I find this juxtaposition between his vain, hedonistic boasting about his sexual prowess (“my c*ck is famous, look it up on Wikipedia”) and the vulnerable admission of his fear that the woman has forgotten him to be both comical and provoking. He implicitly denounces the false complacency these experiences gave him, hoping that she loves him in the long run, even after the heat of the moment ended. Towards the end of the song, he curiously indicates that his love strives toward the eternal: “baby, I’m gonna be yours until the day they kill m.e. Is this him saying he’d stay faithful to her til death do them part, or perhaps is he speaking prophetically of future events?

He expresses a similar sentiment in Si Estuviesemos Juntos (If We Were Still Together). “I don’t know if your mouth is kissing someone else…and if your eyes have already forgotten me, and if those thoughts have passed with time.” He expounds on this desire for longevity in a relationship, in this case focusing on the need for exclusivity. I want you to love me, and only me. Though his promiscuity provides him with pleasure, he still longs to be preferred by a woman. But he lost his chance, it’s in the past now. Rather than distract himself from the sadness, he dwells on the question: “and I ask myself, what would have happened if we were still together and in love?” These questions stay with him, and weigh on him most intensely on Valentine’s Day and Christmas. 

This sadness emerges in some of his other songs, but perhaps is most dramatically and beautifully expressed in Vuelve (Come Back). “I’m afraid of dying and being born again, only to find that you are not there.” This sadness is tinged with a morbid fear, which the eerie production (by Mambo Kingz and DJ Luian) amplifies. “I want to do to you what I always used to do…only to find that you’re not there, you’re not there.” The fear persists, and he’s faced with his limitations as a person. “I know I’ve made a thousand mistakes…I don’t know how much time I can take without you.” He’s brought to his knees, begging her to “come back.”

He attempts in several of his other songs to escape his heart and to continue distracting himself from the sense of emptiness that his longing provokes in him. Take Amorfoda (a Portuguese slang term meaning “f*cking love” or “a f*cked up love”). On one hand, he wants to forget about the woman who broke his heart (“I don’t want anyone to talk to me about love, I’m tired of it”, “I want you to feel what I’m feeling, I wish I were like you without any feelings, I want to get you out of my mind”). On the other, he briefly questions the meaning of his pain (“I’m asking God if love truly exists” “why if I’ve been so good have you done all this sh*t to me?”). 

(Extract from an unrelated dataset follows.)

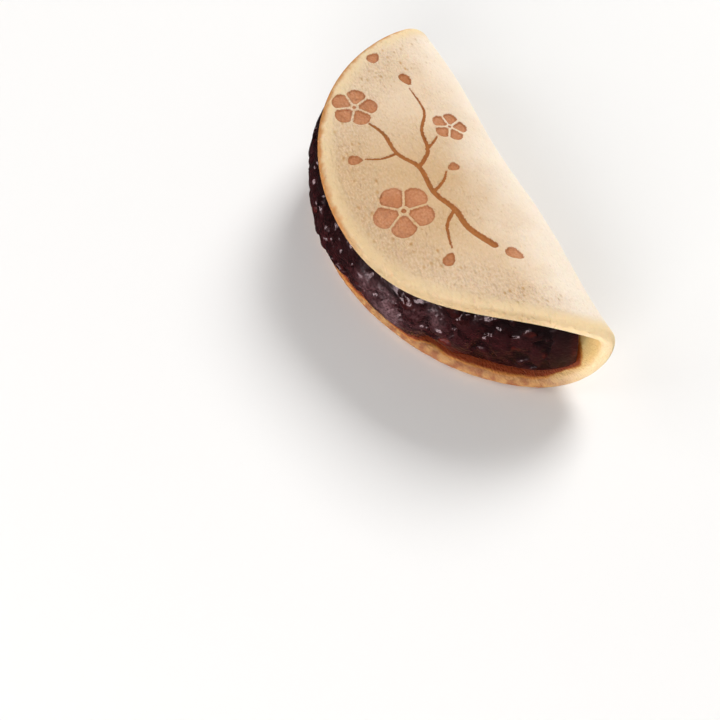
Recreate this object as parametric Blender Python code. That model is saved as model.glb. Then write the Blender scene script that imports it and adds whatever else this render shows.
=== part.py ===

He further attempts to distract himself from heartbreak in Ni Bien Ni Mal (Neither Good Nor Bad). “Without you, I’m neither good nor bad. What’s done is done, I’m not gonna call you anymore…to stop thinking of you, I’m gonna smoke.” This song speaks to another important dimension of the New Religion of Optimistic Nihilism: the use of marijuana as a neutralizing agent. The central doctrine is the belief that the point of life is to be content, neither full of joy nor depressed…we could say that the ideal is neutrality. While the heart insists on longing for more and teeters between these two extremes, weed can bring us to a “healthy balance” between the two. No wonder it’s rapidly increasing in popularity among Gens Y and Z. With weed, “estamos bien.” We don’t need to worry about that sense of emptiness or inadequacy. We’re all good.

Bad Bunny returns to weed and numerous other distractions in his guest verse on Karol G’s Ahora Me Llama (Now He’s Calling Me). “She wants to get back with me, but I don’t give a f*ck” he proclaims. He boasts again about his sexcapades, celebrating the fact that he has 23 partners “like Mike.” He finds solace in individualism, or as he puts it, in “doing [his] thing”: “I’m doing much better single. I hang out, drink, smoke, I do whatever I want.”

But once again, the distractions fall short. The illusion of individualism cannot hold up against his heart’s demand for love, for affirmation from another, and in the case of RLNDT (Rolandito), for the ultimate truth of his identity. The song is named after the infamous case of Rolando Salas Jusino, a kid who went missing in Puerto Rico in 1999. He implies that like Rolando, his identity went missing after his quick rise to fame. “Hello, who am I? I don’t know, I forgot.” He no longer knows where he’s headed and what he’s living for (“I forgot the coordinates of my destination, my GPS got damaged half way through the journey”). 

He reveals just how dark the cloud of doubt is that hangs over his boasting and superficial sense of contentment. “There are days when I can’t talk to myself, and I don’t know how to navigate through this darkness. I don’t know if I let myself get carried away, but I don’t trust lighthouses. Because trusting has always been expensive for me and has left despair in my heart.” He admits that he’s not able to answer the questions he’s plagued with, nor is he able to pull himself out of his sense of being lost. “I don’t believe in the stars or horoscopes…I don’t know if I should talk to God…I don’t know if my guardian angel wants to watch out for me…Am I imposing the fear I have on myself? Is it how I was raised or how I was born? Something I heard or saw? As much as I love it, it doesn’t make me happy. Is it that I don’t love it, or that I’m not really made for this?” 

This constant back and forth in Bad Bunny’s songs speaks to the current cultural moment we find ourselves in. For those caught between these last two generations, the traditional frameworks offered by transcendent religious beliefs and secular humanism no longer are seen as viable options for making sense of daily experiences. This existential crisis, the constant teetering between these poles, can prove exhausting. Where can they find respite?